January the 14th, 31 fished.
An excellent turn out for this Kings Heath Angling contest at Lower Park Fishery, in rural Worcestershire. This would be the first match of the Tony Corbett-organised mini-league, fished over four rounds; the primary aim of every angler competing today would be to win his section, as this would ensure qualification for a final in early March.
After a heavy Saturday night out with my wife in Brum, I woke late and a little worse-for-wear for this one. Added to this the fact that the weather was absolutely Baltic and it’s fair to say I wasn’t exactly “feeling it”. To compound my abject lack of enthusiasm, on the Friday prior to this contest Tony held a knock-up at the venue; it fished terribly: just 12lb took the spoils, 8lb managed second place and Tony blanked.
Being the sensitive sort, Jim Smith took it upon himself to console Tony pre-draw with what can only be described as a side-splitting (like appendicitis), seventeen minute stand-up routine, the content of which related to Mr.Corbett’s recent angling failure. It was a privilege to hear a legendary comedian from the 1970’s in full flow, and I’m proud to confirm that Jim can now be hired for Weddings, functions and Bar Mitvahs. If you’re interested in booking him he works under the pseudonym ‘Des Lawson’, but before you do so, some advice: don’t pay him by the word.
As expected, Tony took this good-natured banter well and was even willing to pose for a shot with Jim’s consolation gifts of a dummy and a copy of the Angling Times – proving that although Dry January has spread to his keepnets, he still has a sense of humour.

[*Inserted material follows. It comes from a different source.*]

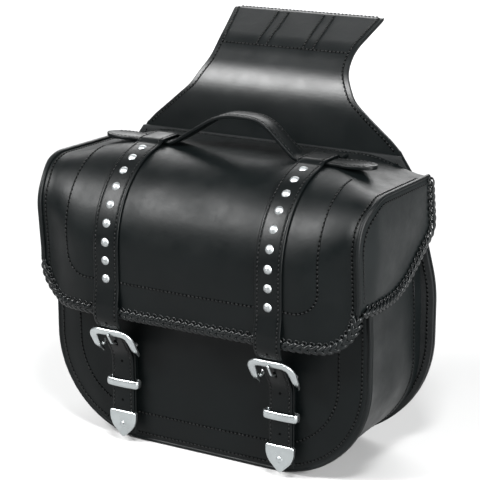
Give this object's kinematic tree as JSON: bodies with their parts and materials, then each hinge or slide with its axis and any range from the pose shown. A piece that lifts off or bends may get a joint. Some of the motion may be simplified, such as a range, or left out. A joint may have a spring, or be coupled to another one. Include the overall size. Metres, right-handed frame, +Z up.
{
  "type": "motorcycle saddlebag",
  "caption": "Black leather motorcycle saddlebag with a hinged lid, buckled studded straps, a carrying handle and a mounting yoke that folds over the seat.",
  "frame": {"origin": "centre of the footprint on the surface it stands on, midway between the front studs and the tip of the yoke", "axes": "+Z up, +X to the right seen from the front, -Y the front with the straps, +Y the back that lies against the motorcycle"},
  "size_m": [0.416, 0.2877, 0.4613],
  "materials": {
    "black_leather": "smooth satin, lightly grained",
    "strap_leather": "smooth satin, stitched edges",
    "dull_leather": "matt flesh side, dyed black",
    "lacing_leather": "braided lace, dyed black",
    "edge_leather": "burnished cut edge",
    "lining_fabric": "thin black woven lining",
    "seam_tape": "woven tape",
    "hook_and_loop": "black hook-and-loop",
    "board": "pressed fibre board",
    "satin_nickel": "satin nickel",
    "stud_metal": "polished nickel, low domes",
    "bar_steel": "plain steel wire",
    "snap_metal": "plated steel over a magnet"
  },
  "bodies": {
    "bag": {"back_board": "board", "back_edge_filler": "edge_leather", "back_inner_leather": "dull_leather", "back_outer_leather": "black_leather", "front_lining": "lining_fabric", "front_panel": "black_leather", "front_welt": "black_leather", "gusset": "black_leather", "lid_hinge_strip": "black_leather", "magnet_post_left": "snap_metal", "magnet_post_right": "snap_metal", "mouth_binding": "black_leather", "rear_seam_tape": "seam_tape", "snap_pad_left": "dull_leather", "snap_pad_right": "dull_leather"},
    "strap_left": {"strap_lower_left": "strap_leather", "buckle_frame_left": "satin_nickel", "buckle_bar_left": "bar_steel", "chape_left": "dull_leather", "strap_tip_left": "satin_nickel", "tip_rivet_left": "satin_nickel", "magnet_cap_left": "snap_metal"},
    "prong_left": {"prong_left": "satin_nickel"},
    "keeper_left": {"keeper_left": "satin_nickel"},
    "strap_right": {"strap_lower_right": "strap_leather", "buckle_frame_right": "satin_nickel", "buckle_bar_right": "bar_steel", "chape_right": "dull_leather", "strap_tip_right": "satin_nickel", "tip_rivet_right": "satin_nickel", "magnet_cap_right": "snap_metal"},
    "prong_right": {"prong_right": "satin_nickel"},
    "keeper_right": {"keeper_right": "satin_nickel"},
    "lid": {"lid_main_panel": "black_leather", "lid_lining": "lining_fabric", "front_braid": "lacing_leather", "lid_wing_left": "black_leather", "wing_braid_left": "lacing_leather", "lid_piping_left": "black_leather", "strap_upper_left": "strap_leather", "studs_left": "stud_metal", "handle_end_left": "strap_leather", "lid_wing_right": "black_leather", "wing_braid_right": "lacing_leather", "lid_piping_right": "black_leather", "strap_upper_right": "strap_leather", "studs_right": "stud_metal", "handle_end_right": "strap_leather"},
    "handle": {"handle_grip": "strap_leather"},
    "yoke": {"yoke_leather": "black_leather", "yoke_backing": "dull_leather", "yoke_hook_patches": "hook_and_loop"}
  },
  "joints": [
    {"name": "lid_hinge", "type": "hinge", "parent": "bag", "child": "lid", "pos_m": [0, 0.012, 0.328], "axis": [-1, 0, 0], "range_deg": [0, 60]},
    {"name": "yoke_fold", "type": "hinge", "parent": "bag", "child": "yoke", "pos_m": [0, 0.04235, 0.3316], "axis": [-1, 0, 0], "range_deg": [-15, 90]},
    {"name": "handle_tilt", "type": "hinge", "parent": "lid", "child": "handle", "pos_m": [0, -0.03, 0.34], "axis": [1, 0, 0], "range_deg": [-35, 35]},
    {"name": "strap_left_swing", "type": "hinge", "parent": "lid", "child": "strap_left", "pos_m": [-0.1, -0.1424, 0.171], "axis": [-1, 0, 0], "range_deg": [0, 80]},
    {"name": "prong_left_lift", "type": "hinge", "parent": "strap_left", "child": "prong_left", "pos_m": [-0.1, -0.11331, 0.11859], "axis": [1, 0, 0], "range_deg": [0, 4]},
    {"name": "keeper_left_slide", "type": "slide", "parent": "strap_left", "child": "keeper_left", "axis": [0, 0, 1], "range_m": [-0.008, 0.005]},
    {"name": "strap_right_swing", "type": "hinge", "parent": "lid", "child": "strap_right", "pos_m": [0.1, -0.1424, 0.171], "axis": [-1, 0, 0], "range_deg": [0, 80]},
    {"name": "prong_right_lift", "type": "hinge", "parent": "strap_right", "child": "prong_right", "pos_m": [0.1, -0.11331, 0.11859], "axis": [1, 0, 0], "range_deg": [0, 4]},
    {"name": "keeper_right_slide", "type": "slide", "parent": "strap_right", "child": "keeper_right", "axis": [0, 0, 1], "range_m": [-0.008, 0.005]}
  ]
}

At 9am we gathered in the cafe to draw, general opinion was that the middle of any pool would be favourable, as that is where the fish seem to have balled-up for the winter. Lowland Pool was much sought-after following a recent re-stocking but failing this Highland Pool would be the place to be.
Into the bag of dreams and I pulled out 5 on Willow, a peg too close to the end bank of the pool to be an encouraging draw. I felt disappointed but at least I was in good company, as Graham Greene had drawn the undesirable Spring peg 3.
Plan of attack today was to set up my fishing apparatus initially, then pack away after an hour to visit The Village Inn for a wee livener, possibly a pint of Estrella, with a bowl of chips – or even cheesy chips. Then I would head home to watch the Liverpool v Man City game, accompanied by another beer, probably a San Miguel. Unfortunately, I decided against this sensible arrangement at the final minute, finding myself sat out in frost-bitten Beoley for a full five hours: hungover, hungry and dithering.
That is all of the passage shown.